ブラジル、RS州のみGM自家増殖種子を解禁


天候不順の影響が大きかったRS州が対象

 ブラジル農務省は9月6日、大統領令第5534号(2005年9月6日付け、同月8日公布)により、リオグランデドスル(RS)州の農業生産者が2004/05年度に生産した遺伝子組み換え(GM)大豆種子を、2005/06年度の作付けに利用することを許可したことを公表した。これによってRS州の生産者は、自身で利用するために保有していた除草剤グリホサート耐性のGM大豆種子を利用することが許される。

 ブラジルでは、新バイオ安全法(2005年3月24日付け法第11105号、同月28日公布)が制定され、国家バイオ安全技術委員会(CTNBio)がGM作物について肯定的な技術見解を出し、農務省などが所要の手続きをすればGM作物の栽培や販売の可能性はある。よってGM大豆(ここではラウンドアップ・レディ大豆)の場合、証明書付きの正規流通GM種子(以下「証明種子」)であれば、本制度に基づき栽培が許可されかつ公的融資が受けられる可能性はあるが、アルゼンチンから流入してきた不正規種子を自家増殖した者に対しては、融資が受けられない状況となっていた。

 よって今回、大統領令を出すに当たりロドリゲス農相は、「長期乾燥により過去数年間において最大の被害を記録したRS州の生産現状を緩和するためのもの」であると説明している。


2006年の収穫大豆の種子利用は禁止

 しかし大統領令では、今回許可された種子による作付けで、2006年に収穫される大豆を種子として利用してはいけないこととなっており、違反した場合には全国種子システム法(2003年8月5日付け法第10711号)とこれを規定する2004年6月23日付け大統領令5153号、また新バイオ安全法の適用により罰せられることになる。


民間部門、証明書付きGM大豆種子の不足が問題点と指摘

 一方現地では、「大統領令によりRS州の生産者が保有する種子の利用が再度許可されたが、2006/07年度にも同様の措置が必要になるであろう」と、RS州農業労働者連盟(FETAG)のピニェーロ会長の談を報じている。

 ピニェーロ会長によると、連邦政府が解禁するに至った要因は、干ばつ以外に証明種子の不足であるという。
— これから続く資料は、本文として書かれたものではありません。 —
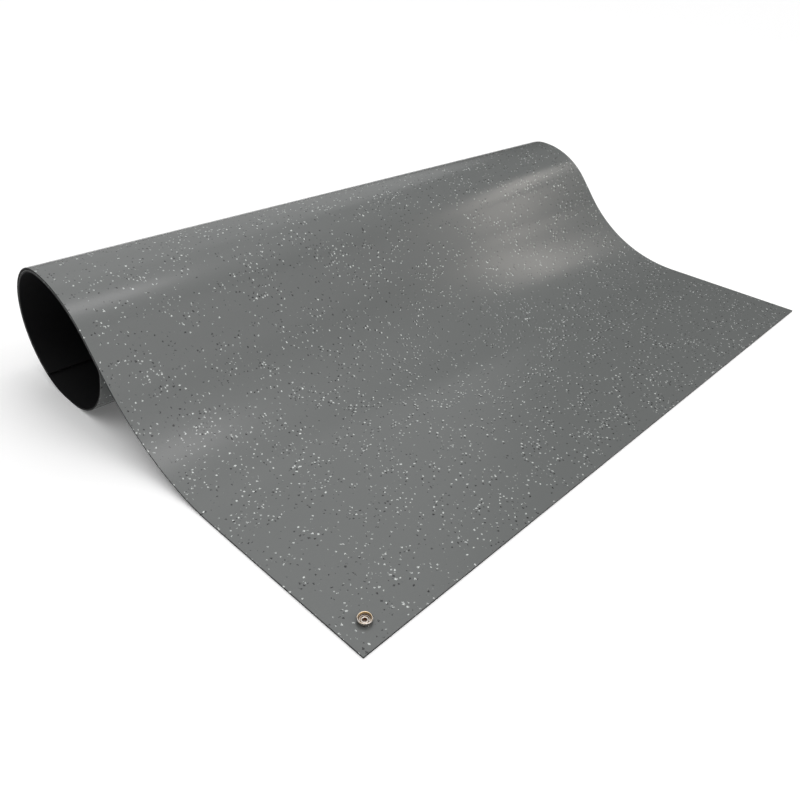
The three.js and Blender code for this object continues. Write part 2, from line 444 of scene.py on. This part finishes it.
def cut_to_length(legs, length):
    """The same runs and bends, with the last one shortened where the sheet ends."""
    kept = []
    for radius, amount in legs:
        long = abs(amount) * (1 if radius is STRAIGHT else radius)
        share = min(1, length / long)
        if share > 0:
            kept.append((radius, amount * share))
        length -= long * share
    return kept


whole_way = [(STRAIGHT, FLAT_LENGTH), (RISE_RADIUS, RISE_ANGLE)] + turn_of_roll(0) + turn_of_roll(1)
legs = cut_to_length(whole_way, MAT_LENGTH)
print(len(legs), "runs and bends")

# %% [markdown]
# ## The sheet of rubber
#
# The front cut edge of the sheet is a long thin rectangle, with a line where the grey skin meets the
# black. Drawn along the runs and spun through the bends, it leaves the whole sheet behind it, at its
# true thickness everywhere. A plane bent by modifiers would need its thickness added afterwards, and
# would lose the skin line on its cut edges. The skin's outline and the back's are drawn one after the
# other, so that each knows which rubber it is. How thick the grey is can't be measured: it is set thin
# enough for the cut edges to look as dark as in the photograph, and real ones may be thicker.

# %% Draw the sheet
BEND_STEP = 1.5 * DEG
GREY, BLACK = 0, 1

sheet_low, sheet_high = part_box("mat_sheet")


def edges_of(items):
    return [item for item in items if isinstance(item, bmesh.types.BMEdge)]


def verts_of(items):
    return [item for item in items if isinstance(item, bmesh.types.BMVert)]


def draw_along(bm, strip, legs, start):
    """Pulls a strip of edges along the legs, and returns its last row."""
    at = start.copy()
    heading = 0.0
    for radius, amount in legs:
        if radius is STRAIGHT:
            pulled = bmesh.ops.extrude_edge_only(bm, edges=strip)["geom"]
            row = verts_of(pulled)
            way = Vector((0, math.cos(heading), math.sin(heading))) * amount
            bmesh.ops.translate(bm, verts=row, vec=way)
            strip = [edge for edge in edges_of(pulled) if all(v in row for v in edge.verts)]
            at += way
            continue
        to_left = Vector((0, -math.sin(heading), math.cos(heading)))
        centre = at + to_left * radius * math.copysign(1, amount)
        ends = list({vert for edge in strip for vert in edge.verts})
        steps = math.ceil(abs(amount) / BEND_STEP)
        spun = bmesh.ops.spin(
            bm, geom=ends + strip, cent=centre, axis=(1, 0, 0), angle=amount, steps=steps,
        )["geom_last"]
        strip = edges_of(spun)
        at = centre + Matrix.Rotation(amount, 3, "X") @ (at - centre)
        heading += amount
    return strip


def rubber_strip(bm, side_heights, face_height, rubber, start):
    """One of the two rubbers: its front cut face, what is drawn from it, and its inner cut face."""
    corners = []
    for x, z in (
        (sheet_low.x, side_heights), (sheet_low.x, face_height),
        (sheet_high.x, face_height), (sheet_high.x, side_heights),
    ):
        corners.append(bm.verts.new((x, sheet_low.y, z)))
    front = bm.faces.new(corners)
    seam = bm.edges.get((corners[0], corners[-1]))
    before = set(bm.faces)
    last = draw_along(bm, [edge for edge in front.edges if edge is not seam], legs, start)
    end_verts = list({vert for edge in last for vert in edge.verts})
    bmesh.ops.contextual_create(bm, geom=end_verts + last)
    for face in set(bm.faces) - before | {front}:
        face.material_index = rubber


bm = bmesh.new()
middle = Vector((0, sheet_low.y, MAT_THICKNESS / 2))
skin_line = MAT_THICKNESS - SKIN_THICKNESS
rubber_strip(bm, skin_line, MAT_THICKNESS, GREY, middle)
rubber_strip(bm, skin_line, 0, BLACK, middle)
bmesh.ops.remove_doubles(bm, verts=bm.verts, dist=0.01 * MM)
bmesh.ops.recalc_face_normals(bm, faces=bm.faces)
print("sheet:", len(bm.faces), "faces, open edges:", sum(not e.is_manifold for e in bm.edges))
mat = new_object("speckled_mat", bm)
mat.data.materials.append(speckled_rubber())
mat.data.materials.append(black_rubber())

# %% [markdown]
# ### The rivet's hole
#
# The rivet passes through a punched hole, and its flange lies in a shallow recess underneath. Two
# cutters and a Boolean modifier take them out of the finished sheet. A fine Bevel then breaks the
# knife-cut edges, because an edge without one never catches light.

# %% Punch the hole
socket_low, socket_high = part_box("snap_socket")
rivet_low, rivet_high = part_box("snap_rivet")
SNAP_AT = (socket_low + socket_high) / 2
CLEARANCE = 0.3 * MM
BARREL_RADIUS = 2.25 * MM
FLANGE_RADIUS = (rivet_high.x - rivet_low.x) / 2
FLANGE_THICKNESS = 0.5 * MM
EDGE_BREAK = 0.1 * MM
CREASE = 20 * DEG


def cutter(radius, bottom, top):
    """An upright cylinder at the snap."""
    bm = bmesh.new()
    bmesh.ops.create_cone(
        bm, cap_ends=True, segments=64, radius1=radius, radius2=radius, depth=top - bottom,
    )
    bmesh.ops.translate(bm, verts=bm.verts, vec=(SNAP_AT.x, SNAP_AT.y, (bottom + top) / 2))
    return new_object("cutter", bm)


def apply_modifiers(piece):
    """Makes the modifiers' result the piece's own mesh."""
    bpy.context.view_layer.update()
    shaped = piece.evaluated_get(bpy.context.evaluated_depsgraph_get())
    mesh = bpy.data.meshes.new_from_object(shaped)
    piece.modifiers.clear()
    piece.data = mesh


def smooth(piece, crease=CREASE):
    """Smooth shading, broken only at true edges."""
    piece.data.shade_smooth()
    piece.data.set_sharp_from_angle(angle=crease)


cutters = [
    cutter(BARREL_RADIUS + CLEARANCE, -MAT_THICKNESS, 2 * MAT_THICKNESS),
    cutter(FLANGE_RADIUS + CLEARANCE, -MAT_THICKNESS, FLANGE_THICKNESS + CLEARANCE),
]
for tool in cutters:
    cut = mat.modifiers.new("punch", "BOOLEAN")
    cut.operation = "DIFFERENCE"
    cut.solver = "EXACT"
    cut.object = tool
edge_break = mat.modifiers.new("edge_break", "BEVEL")
edge_break.width = EDGE_BREAK
edge_break.segments = 2
edge_break.limit_method = "ANGLE"
edge_break.angle_limit = 60 * DEG
apply_modifiers(mat)
for tool in cutters:
    bpy.data.objects.remove(tool)
smooth(mat)
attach(mat, "root")
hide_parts("mat_sheet")
print("rubber slots:", [material.name for material in mat.data.materials])
print("sheet with its hole:", len(mat.data.polygons), "faces")

# %% [markdown]
# ## The snap
#
# A snap of this kind is two pressings of thin nickelled brass: a socket with a rolled rim, and the
# hollow rivet that clinches it to the mat. It is only 17 pixels wide in the photograph, so its rim,
# floor and hole follow what shows there, and the rest of its section is the usual one. Round pressings
# are drawn as half an outline and spun once round, as on a lathe. A pressing has no sharp corner, and
# its small radii catch the light, so the outline is a chain of short arcs and has no added bevel.

# %% A turned piece from its outline
TURN_STEPS = 96
ARC_STEPS = 6


def arc(radius, height, wide, tall, start, end):
    """Points round part of an oval, in an outline of (radius, height) in millimetres."""
    angles = [(start + (end - start) * step / ARC_STEPS) * DEG for step in range(ARC_STEPS + 1)]
    return [(radius + wide * math.cos(angle), height + tall * math.sin(angle)) for angle in angles]


def turned(name, outline):
    """Spins a closed outline once round the snap's axis."""
    bm = bmesh.new()
    ring = []
    for radius, height in outline:
        ring.append(bm.verts.new((SNAP_AT.x + radius * MM, SNAP_AT.y, height * MM)))
    sides = [bm.edges.new(pair) for pair in zip(ring, ring[1:] + ring[:1])]
    bmesh.ops.spin(
        bm, geom=ring + sides, cent=(SNAP_AT.x, SNAP_AT.y, 0), axis=(0, 0, 1),
        angle=2 * math.pi, steps=TURN_STEPS, use_merge=True,
    )
    bmesh.ops.remove_doubles(bm, verts=bm.verts, dist=0.001 * MM)
    bmesh.ops.recalc_face_normals(bm, faces=bm.faces)
    print(name, len(bm.faces), "faces, open edges:", sum(not edge.is_manifold for edge in bm.edges))
    return new_object(name, bm)


def recolour_inside(piece, slot, farthest, lowest):
    """Gives the faces that look inwards, within a radius and above a height, another material."""
    for face in piece.data.polygons:
        off_axis = (face.center - SNAP_AT).xy
        inwards = face.normal.xy.dot(off_axis) < -0.3 * off_axis.length
        if inwards and off_axis.length < farthest * MM and face.center.z > lowest * MM:
            face.material_index = slot


# %% Colours of the snap, with a painted reflection and painted shade
METAL_CREASE = 50 * DEG
NICKEL = (0.52, 0.485, 0.46)
WORN_NICKEL = (0.42, 0.35, 0.27)
# Painted reflection: a warm brass colour for the inner half of the socket's rim.
PAINTED_REFLECTION_BRASS = (0.60, 0.40, 0.15)
# Painted shade: dark browns for the socket's inner wall, and for the rivet's bore, where there is
# reddish tarnish too.
PAINTED_SHADE_TARNISH = (0.12, 0.055, 0.03)
PAINTED_SHADE_TARNISH_LIGHTER = (0.24, 0.11, 0.06)


def plated(name, first_colour, second_colour, smoothest, roughest):
    """A metal whose colour and polish wander at random between two colours; on the nickel these are
    fresh and worn.
    """
    material, tree, shader = new_material(name)
    place = add_node(tree, "ShaderNodeTexCoord").outputs["Object"]
    mottle = noise(tree, place, 700.0, detail=4.0)
    colour = mix_colour(tree, remap(tree, mottle, 0.42, 0.72, 0, 1), first_colour, second_colour)
    tree.links.new(colour, shader.inputs["Base Color"])
    shader.inputs["Metallic"].default_value = 1.0
    tree.links.new(remap(tree, mottle, 0.3, 0.7, smoothest, roughest), shader.inputs["Roughness"])
    return material


nickel = plated("warm_nickel", NICKEL, WORN_NICKEL, 0.14, 0.28)
painted_warm_reflection = plated("painted_warm_reflection", PAINTED_REFLECTION_BRASS, WORN_NICKEL, 0.20, 0.36)
tarnish_and_painted_shade = plated("tarnish_and_painted_shade", PAINTED_SHADE_TARNISH, PAINTED_SHADE_TARNISH_LIGHTER, 0.35, 0.50)

# %% [markdown]
# ### The socket
#
# From the hole outwards: a small foot radius, an upright wall, a hollow under the rolled rim, the rim
# itself, the channel where a stud's groove lands, and a fillet down to the floor. The back of the
# mouth shows a warm line over a dark wall. The warm line is a painted reflection: a brass colour on the
# inner half of the rim. The dark wall is painted shade: a dark brown below it. Both are a reading of a
# few pixels.

# %% Spin the socket
SEAT_GAP = 0.02
SEAT = MAT_THICKNESS / MM + SEAT_GAP
SOCKET_TOP = socket_high.z / MM
RIM_RADIUS = (socket_high.x - socket_low.x) / 2 / MM
MOUTH_RADIUS = 5.0
WALL_RADIUS = 5.8
FOOT = 0.35
FLOOR_HEIGHT = 2.9
HOLE_RADIUS = (BARREL_RADIUS + CLEARANCE) / MM
RIM_WIDE = (RIM_RADIUS - MOUTH_RADIUS) / 2
RIM_TALL = 0.8
RIM_MIDDLE = SOCKET_TOP - RIM_TALL
CURL = 0.65
CHANNEL = 0.3
FILLET = 0.5

outline = [(HOLE_RADIUS, SEAT)]
outline += arc(WALL_RADIUS - FOOT, SEAT + FOOT, FOOT, FOOT, -90, 0)
outline += arc(WALL_RADIUS + FOOT, RIM_MIDDLE - 2 * CURL, FOOT, FOOT, 180, 90)
outline += arc(RIM_RADIUS - CURL, RIM_MIDDLE - CURL / 2, CURL, CURL, -90, 0)
outline += arc(RIM_RADIUS - RIM_WIDE, RIM_MIDDLE, RIM_WIDE, RIM_TALL, 0, 90)
outline += arc(MOUTH_RADIUS + RIM_WIDE, RIM_MIDDLE, RIM_WIDE, RIM_TALL, 90, 180)[1:]
outline += arc(MOUTH_RADIUS, RIM_MIDDLE - 3.5 * CHANNEL, CHANNEL, CHANNEL, 90, -90)
outline += arc(MOUTH_RADIUS - FILLET, FLOOR_HEIGHT + FILLET, FILLET, FILLET, 0, -90)
outline += [(HOLE_RADIUS, FLOOR_HEIGHT)]

socket = turned("pressed_socket", outline)
socket.data.materials.append(nickel)
socket.data.materials.append(tarnish_and_painted_shade)
socket.data.materials.append(painted_warm_reflection)
# Painted shade: the dark brown on the socket's inner wall below the rim.
recolour_inside(socket, 1, MOUTH_RADIUS + RIM_WIDE, FLOOR_HEIGHT + CHANNEL)
# Painted reflection: the warm brass colour on the inner half of the rim.
recolour_inside(socket, 2, MOUTH_RADIUS + RIM_WIDE, RIM_MIDDLE - 2 * CHANNEL)
smooth(socket, METAL_CREASE)
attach(socket, "root")
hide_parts("snap_socket")

# %% [markdown]
# ### The hollow rivet
#
# Its flange lies out of sight in the recess under the mat, its barrel goes up through the rubber and
# the socket's floor, and its mouth is rolled outwards over that floor. The bore shows dark and
# reddish, so it gets the same dark brown as the socket's wall: reddish tarnish, with painted shade for
# its darkness.

# %% Spin the rivet
RIVET_WALL = 0.5
BORE_RADIUS = BARREL_RADIUS / MM - RIVET_WALL
FLANGE_RIM = FLANGE_RADIUS / MM
FLANGE_TOP = FLANGE_THICKNESS / MM
FLANGE_ROUND = 0.2
HEAD_TOP = rivet_high.z / MM
HEAD_RADIUS = 3.6
HEAD_ROUND = 0.4
HEAD_CREST = 2.7
MOUTH_ROUND = 0.7

outline = [(BORE_RADIUS, 0)]
outline += arc(FLANGE_RIM - FLANGE_ROUND, FLANGE_ROUND, FLANGE_ROUND, FLANGE_ROUND, -90, 0)
outline += arc(FLANGE_RIM - FLANGE_ROUND, FLANGE_TOP - FLANGE_ROUND, FLANGE_ROUND, FLANGE_ROUND, 0, 90)
outline += [(BARREL_RADIUS / MM, FLANGE_TOP), (BARREL_RADIUS / MM, FLOOR_HEIGHT)]
outline += arc(HEAD_RADIUS - HEAD_ROUND, FLOOR_HEIGHT + HEAD_ROUND, HEAD_ROUND, HEAD_ROUND, -90, 0)
outline += arc(
    HEAD_CREST, FLOOR_HEIGHT + HEAD_ROUND, HEAD_RADIUS - HEAD_CREST,
    HEAD_TOP - FLOOR_HEIGHT - HEAD_ROUND, 0, 90,
)[1:]
outline += arc(
    HEAD_CREST, HEAD_TOP - MOUTH_ROUND, HEAD_CREST - BORE_RADIUS, MOUTH_ROUND, 90, 180,
)[1:]

rivet = turned("hollow_rivet", outline)
rivet.data.materials.append(nickel)
rivet.data.materials.append(tarnish_and_painted_shade)
# The bore's dark brown is reddish tarnish with painted shade for its darkness.
recolour_inside(rivet, 1, BORE_RADIUS + 0.1, 0)
smooth(rivet, METAL_CREASE)
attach(rivet, "root")
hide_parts("snap_rivet")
証明種子の量は、本年度作付けに必要な15%程度しかなく、来年度も必要量の50%にしか及ばないと思われるため、再度大統領令が必要となるであろうと話している。

 また同会長によると、現在RS州の大豆栽培面積の90%はGM大豆であり、需要を満たす量の証明種子が準備できるのは、2007/08年度になると推測されている。よって「FETAGは2年後に証明種子を購入するが、それ以後は同種子を増殖する権利を得て、毎年種子生産会社に依存することは避けたい」と考えている。
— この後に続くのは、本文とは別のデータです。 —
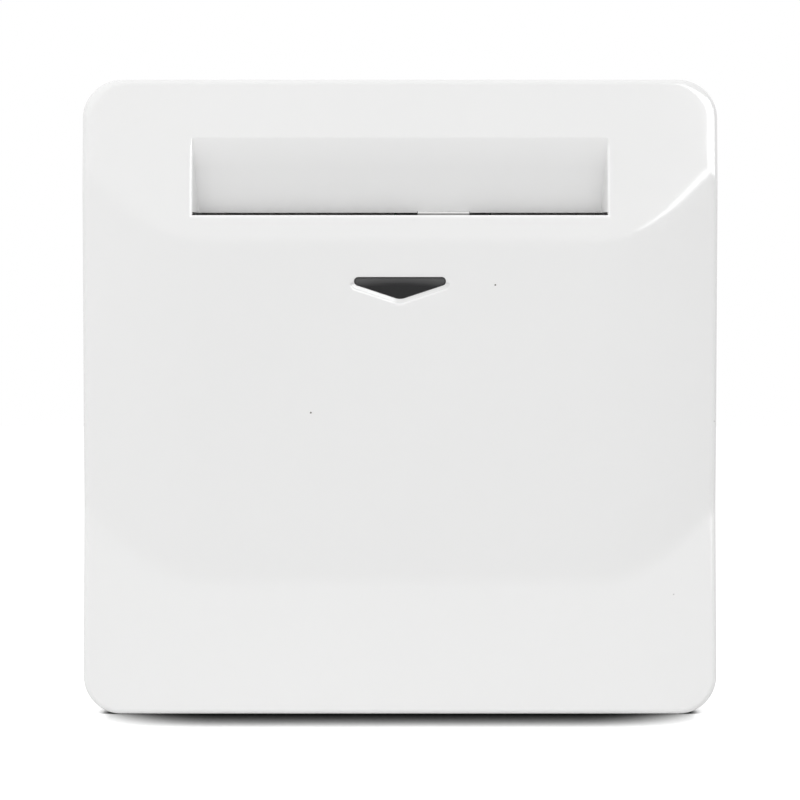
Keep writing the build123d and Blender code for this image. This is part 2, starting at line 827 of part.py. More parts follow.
def twin_pins(place, pitch):
    return [(place[0] - pitch / 2, place[1]), (place[0] + pitch / 2, place[1])]


def relay_pin_places():
    return [(relay_place[0] + x, relay_place[1] + z) for x, z in relay_pins]


def led_pins():
    return [(-led_lead_pitch, led_z), (led_lead_pitch, led_z)]


def all_pin_places():
    places = switch_pins() + relay_pin_places() + twin_pins(film_cap_place, film_cap_pin_pitch)
    for place in can_places:
        places += twin_pins(place, can_pin_pitch)
    places += twin_pins(varistor_place, varistor_pin_pitch)
    places += axial_leads([resistor_place], resistor_len)
    places += axial_leads(diode_places, diode_len)
    return places


def circuit_board():
    board = housing_prism(-(housing_wall + board_margin), board_back_depth, board_front_depth, False)
    for x, z in all_pin_places():
        board -= rod(x, z, lead_r + lead_hole_fit, board_back_depth - 1, board_front_depth + 1)
    for x, z in led_pins():
        board -= rod(x, z, led_lead_r + led_lead_fit, board_back_depth - 1, board_front_depth + 1)
    for x, z in post_places():
        board -= rod(x, z, body_hole_r, board_back_depth - 1, board_front_depth + 1)
    for x in terminal_places:
        board -= terminal_leg(x, lead_hole_fit)
    return board


def soft_block(place, size, radius):
    x, z = place
    width, height, deep = size
    body = block(
        x - width / 2, x + width / 2, board_back_depth - deep, board_back_depth, z - height / 2, z + height / 2
    )
    edges = [e for e in body.edges() if (e @ 0.5).Y > -board_back_depth + 0.01]
    return fillet(edges, radius)


def relay():
    body = soft_block(relay_place, relay_size, relay_edge_r)
    return body + leads(relay_pin_places(), board_back_depth, board_front_depth + lead_out)


def film_capacitor():
    body = soft_block(film_cap_place, film_cap_size, film_cap_edge_r)
    pins = twin_pins(film_cap_place, film_cap_pin_pitch)
    return body + leads(pins, board_back_depth, board_front_depth + lead_out)


def electrolytic(place):
    x, z = place
    end = board_back_depth - can_len
    can = rod(x, z, can_r, board_back_depth, end)
    can = fillet(can.edges(), can_bead_r)
    groove = Plane(origin=(x, can_groove_up - board_back_depth, z), z_dir=(0, 1, 0))
    can -= groove * Torus(can_r + can_groove_out, can_bead_r)
    reach = can_r * 0.7
    half = can_score / 2
    can -= block(x - reach, x + reach, end - 1, end + can_score, z - half, z + half)
    can -= block(x - half, x + half, end - 1, end + can_score, z - reach, z + reach)
    return can + leads(twin_pins(place, can_pin_pitch), board_back_depth, board_front_depth + lead_out)


def varistor():
    x, z = varistor_place
    middle = board_back_depth - varistor_stand - varistor_r
    disc = extrude(
        Plane(origin=(x, -middle, z - varistor_t / 2), z_dir=(0, 0, 1)) * Circle(varistor_r), varistor_t
    )
    disc = fillet(disc.edges(), 1.2)
    return disc + leads(twin_pins(varistor_place, varistor_pin_pitch), middle, board_front_depth + lead_out)


# Part that lies along X, with its two leads bent down through the board
def axial_part(place, radius, length):
    x, z = place
    middle = board_back_depth - axial_stand - radius
    body = cross_rod(middle, z, radius, x - length / 2, x + length / 2)
    body = fillet(body.edges(), 0.35)
    reach = length / 2 + axial_lead_out
    body += cross_rod(middle, z, lead_r, x - reach, x + reach)
    for side in (-1, 1):
        body += Pos(x + side * reach, -middle, z) * Sphere(lead_r)
    return body + leads(axial_leads([place], length), middle, board_front_depth + lead_out)


# Eight-legged timer chip on the front of the board
def timer_chip():
    x, z = chip_place
    width, height, thick = chip_size
    chip_front = board_front_depth + chip_stand + thick
    x0 = x - width / 2
    z0 = z - height / 2
    body = block(x0, x0 + width, board_front_depth + chip_stand, chip_front, z0, z0 + height)
    body = chamfer(body.edges(), 0.2)
    for step in (-1.5, -0.5, 0.5, 1.5):
        leg_x = x + step * chip_leg_pitch
        for side in (-1, 1):
            root = z + side * (height / 2 - 0.3)
            toe = z + side * (height / 2 + 1.0)
            low, high = min(root, toe), max(root, toe)
            knee = z + side * (height / 2 + 0.4)
            body += block(leg_x - 0.2, leg_x + 0.2, chip_front - 0.9, chip_front - 0.7, *sorted((root, knee)))
            body += block(
                leg_x - 0.2, leg_x + 0.2, board_front_depth, chip_front - 0.7, *sorted((knee, knee - side * 0.2))
            )
            body += block(
                leg_x - 0.2, leg_x + 0.2, board_front_depth, board_front_depth + 0.2, *sorted((knee, toe))
            )
    return body


def led():
    lamp = rod(0, led_z, led_r, led_base_depth, led_tip_depth - led_r)
    lamp += Pos(0, -(led_tip_depth - led_r), led_z) * Sphere(led_r)
    lamp += rod(0, led_z, led_flange_r, led_base_depth, led_base_depth + led_flange_t)
    for x, z in led_pins():
        lamp += rod(x, z, led_lead_r, board_back_depth - lead_out, led_base_depth)
    return lamp


def led_spacer():
    spacer = rod(0, led_z, led_spacer_r, board_front_depth, led_base_depth)
    for x, z in led_pins():
        spacer -= rod(x, z, led_lead_r + led_lead_fit, board_front_depth - 1, led_base_depth + 1)
    return spacer


def terminal_leg(x, grown=0.0):
    half = terminal_leg_w / 2 + grown
    z0 = terminal_z - terminal_leg_t / 2 - grown
    z1 = terminal_z + terminal_leg_t / 2 + grown
    return block(x - half, x + half, terminal_front_depth, board_front_depth + lead_out, z0, z1)


# Brass block with a wire hole from below and a screw hole from behind
def terminal(x):
    z1 = terminal_low_z + terminal_h
    body = block(
        x - terminal_w / 2, x + terminal_w / 2, terminal_back_depth, terminal_front_depth, terminal_low_z, z1
    )
    body = chamfer(body.edges(), 0.4)
    bore = Plane(origin=(x, -wire_depth, terminal_low_z - 1), z_dir=(0, 0, 1)) * Circle(wire_r)
    body -= extrude(bore, terminal_h - wire_stop_t + 1)
    body -= rod(x, terminal_z, terminal_screw_r + thread_fit, terminal_back_depth - 1, wire_depth)
    return body + terminal_leg(x)


def terminal_screw(x):
    seat = terminal_back_depth - terminal_screw_out
    length = wire_depth - wire_r - 0.1 - seat
    return screw(x, terminal_z, seat, 1, terminal_screw_head_r, terminal_screw_head_h, terminal_screw_r, length)


parts = {
    "front_cover": front_cover(),
    "arrow_lens": arrow_lens(),
    "card_guide": card_guide(),
    "mounting_frame": mounting_frame(),
    "rear_housing": rear_housing(),
    "housing_lid": housing_lid(),
    "trip_lever": trip_lever(),
    "lever_pin": lever_pin(),
    "lever_spring": lever_spring(),
    "switch_body": switch_body(),
    "switch_plunger": switch_plunger(),
    "circuit_board": circuit_board(),
    "led": led(),
    "led_spacer": led_spacer(),
    "relay": relay(),
    "film_capacitor": film_capacitor(),
    "varistor": varistor(),
    "resistor": axial_part(resistor_place, resistor_r, resistor_len),
    "timer_chip": timer_chip(),
}
for count, place in enumerate(can_places, 1):
    parts[f"electrolytic_{count}"] = electrolytic(place)
for count, place in enumerate(diode_places, 1):
    parts[f"diode_{count}"] = axial_part(place, diode_r, diode_len)
for count, x in enumerate(terminal_places, 1):
    parts[f"terminal_{count}"] = terminal(x)
    parts[f"terminal_screw_{count}"] = terminal_screw(x)
for name, screws in (("guide_screw", guide_screws()), ("frame_screw", frame_screws()), ("lid_screw", lid_screws())):
    for count, item in enumerate(screws, 1):
        parts[f"{name}_{count}"] = item

for name, shape in parts.items():
    solids = shape.solids()
    print(name, "valid" if shape.is_valid else "NOT VALID", len(solids), round(shape.volume, 2))
    export_step(shape, f"parts/{name}.step")
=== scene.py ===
import json
import math

import bmesh
import bpy
import numpy as np
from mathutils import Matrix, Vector


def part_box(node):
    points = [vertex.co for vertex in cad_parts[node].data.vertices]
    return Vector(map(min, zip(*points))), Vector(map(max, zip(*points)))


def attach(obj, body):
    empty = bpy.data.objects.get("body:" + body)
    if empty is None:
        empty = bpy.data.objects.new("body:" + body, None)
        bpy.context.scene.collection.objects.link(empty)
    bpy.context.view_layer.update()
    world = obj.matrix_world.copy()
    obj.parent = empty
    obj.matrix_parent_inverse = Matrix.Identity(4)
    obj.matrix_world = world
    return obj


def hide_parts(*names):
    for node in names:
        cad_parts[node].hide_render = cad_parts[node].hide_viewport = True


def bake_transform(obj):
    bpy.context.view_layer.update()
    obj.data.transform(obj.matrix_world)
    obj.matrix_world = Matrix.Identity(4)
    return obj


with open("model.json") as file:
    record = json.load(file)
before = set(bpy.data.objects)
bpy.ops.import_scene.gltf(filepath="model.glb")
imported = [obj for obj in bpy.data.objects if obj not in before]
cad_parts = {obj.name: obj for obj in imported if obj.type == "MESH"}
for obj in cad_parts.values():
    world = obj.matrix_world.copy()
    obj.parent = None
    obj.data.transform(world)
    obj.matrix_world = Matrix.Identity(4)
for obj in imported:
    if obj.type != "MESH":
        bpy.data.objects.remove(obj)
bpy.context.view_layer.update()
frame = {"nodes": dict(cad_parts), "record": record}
mm = 0.001
behaviour = frame["record"]["behaviour"]
bodyOf = {node: body for body, members in behaviour["bodies"].items() for node in members}
slotOf = {row["node"]: row["material_slot"] for row in frame["record"]["subparts"]}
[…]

 さらに会長の話によれば、「テクノロジー料(=ここではロイヤルティーの意味)は種子販売時にのみ課せられるべきものであり、2005/06年度モンサント社は証明種子キログラム当たり0.50〜0.78※レアル、それ以外で自家増殖GM種子を利用して生産した場合は、大豆粒の販売価格に対し2%を請求している」とのことで、制度上は栽培が解禁されたGM大豆であるが、まだ解決されない問題点は残っている。

 ※:他に0.50〜0.88レアルとの情報もある。